RE: Basic novice problems - cannot wake from suspend for scheduled recordings or record to second hard drive. - Added by A L almost 8 years ago
Thanks for that - I hadn't realised that resuming would be so involved, compared to Windows.
For the timebeing, my first job is to actually record something - after days of trying formatting, messing with permission, changing recording paths, I have not been able to successfully record a single recording on my hard drive.
All it ever says is "status: waiting for program start".
I am completely out of ideas and cannot think of anything to try other than trying another distro like Ubuntu.
RE: Basic novice problems - cannot wake from suspend for scheduled recordings or record to second hard drive. - Added by Robert Cameron almost 8 years ago
A L wrote:
Thanks for that - I hadn't realised that resuming would be so involved, compared to Windows.
For the timebeing, my first job is to actually record something - after days of trying formatting, messing with permission, changing recording paths, I have not been able to successfully record a single recording on my hard drive.
All it ever says is "status: waiting for program start".
I am completely out of ideas and cannot think of anything to try other than trying another distro like Ubuntu.
Well, considering that Mint is based on Ubuntu, you'll have to check out other distros. Debian, SUSE and Arch are all viable options.
Other things to check: you said your tuner and channels are all working. Does your current Tvheadend setup stream? Timeshift? Guide? Have you tried recording to something other than your external drive?
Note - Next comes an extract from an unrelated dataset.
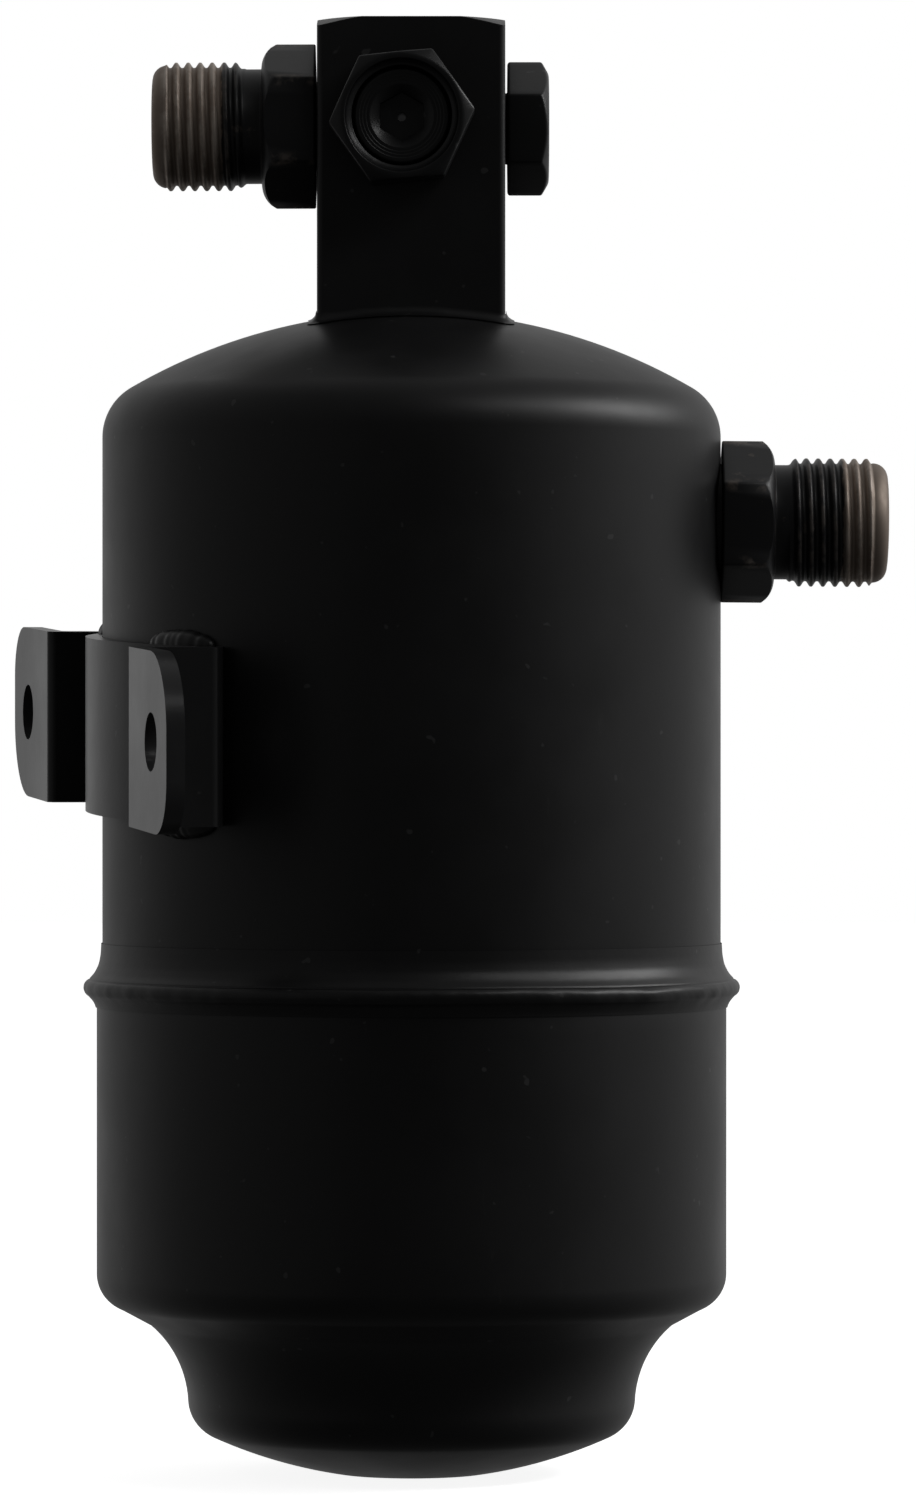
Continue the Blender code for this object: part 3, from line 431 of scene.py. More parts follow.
def worn_fitting(name, sizes, seat):
    """Black paint up to the bare brown-grey thread, rubbed on the hexagon's corners. seat is the
    fitting's place."""
    material, tree, shader, place = new_material(name)
    direction = seat.to_3x3() @ Vector((0, 0, 1))
    radius, along = distance_from_axis(tree, place, seat.translation, direction)
    ragged = add_noise(tree, place, RAGGED_SCALE, 3.0, 0.6)
    wander = add_product(tree, add_math(tree, "SUBTRACT", ragged, 0.5), 0.0009)
    bare = add_range(tree, add_sum(tree, along, wander), sizes.bare_from - 0.00012,
                     sizes.bare_from + 0.00012)

    crest_wear = add_product(
        tree, add_range(tree, radius, CREST_RADIUS - 0.00022, CREST_RADIUS - 0.00004),
        add_range(tree, ragged, 0.40, 0.60),
        add_range(tree, radius, CREST_RADIUS + 0.0003, CREST_RADIUS + 0.0001), 0.16)
    corner = sizes.flats / math.sqrt(3)
    corner_wear = add_product(tree, add_range(tree, radius, corner - 0.00060, corner - 0.00022),
                              add_range(tree, ragged, 0.46, 0.66), 0.30)
    chips = add_range(tree, add_noise(tree, place, CHIP_SCALE, 4.0, 0.7), 0.66, 0.72)
    chips = add_product(tree, chips, 0.18)
    worn = add_math(tree, "MAXIMUM", add_math(tree, "MAXIMUM", crest_wear, corner_wear), chips)
    metal = add_math(tree, "MAXIMUM", bare, worn)

    # Painted shade: the thread's roots are coloured darker than its flanks and crests.
    clear_of_root_shade = add_range(tree, radius, ROOT_RADIUS + 0.00006, CREST_RADIUS - 0.00022)
    blotch = add_noise(tree, place, BLOTCH_SCALE, 4.0, 0.65, (1.0, 0.6, 0.6))
    blotch = add_range(tree, blotch, 0.36, 0.64)
    steel = add_colour_mix(tree, blotch, STEEL_DARK, STEEL_LIGHT)
    steel = add_colour_mix(tree, clear_of_root_shade, STEEL_ROOT_SHADE, steel)
    tree.links.new(add_colour_mix(tree, metal, FITTING_BLACK, steel), shader.inputs["Base Color"])
    tree.links.new(add_value_mix(tree, metal, 0.42, add_range(tree, blotch, 0.0, 1.0, 0.62, 0.52)),
                   shader.inputs["Roughness"])
    tree.links.new(add_product(tree, metal, 0.72), shader.inputs["Metallic"])
    turning = add_noise(tree, place, TURNING_SCALE, 2.0, 0.5, (1.0, 0.15, 0.15))
    add_bumps(tree, shader, [(ragged, 0.00005, 0.25), (turning, 0.00001, 0.5)])
    return material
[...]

Do you have fstab entries for your external drive, or .mount units to ensure consistent mounts and availability?
RE: Basic novice problems - cannot wake from suspend for scheduled recordings or record to second hard drive. - Added by Robert Cameron almost 8 years ago
Not to be a wet blanket, but ls -l /mnt/
will only show you what is in the /mnt
folder. While this is classically where one would mount foreign filesystems, most distros tend to leave this directory alone for the user to manually manage.
To see all mounted filesystems, you can use mount
; but that can be rather verbose. df
will show all filesystems with their mount points and free space; another useful command is lsblk
which does similar but can give you additional hardware info, too.
Most modern distros use the /media
directory for mount points; another place that is often used is /run/user/[UID]/media
. I'd recommend checking out the man pages for mount
, fstab
and systemd.mount
to get a better understanding of how filesystems are mounted and handled.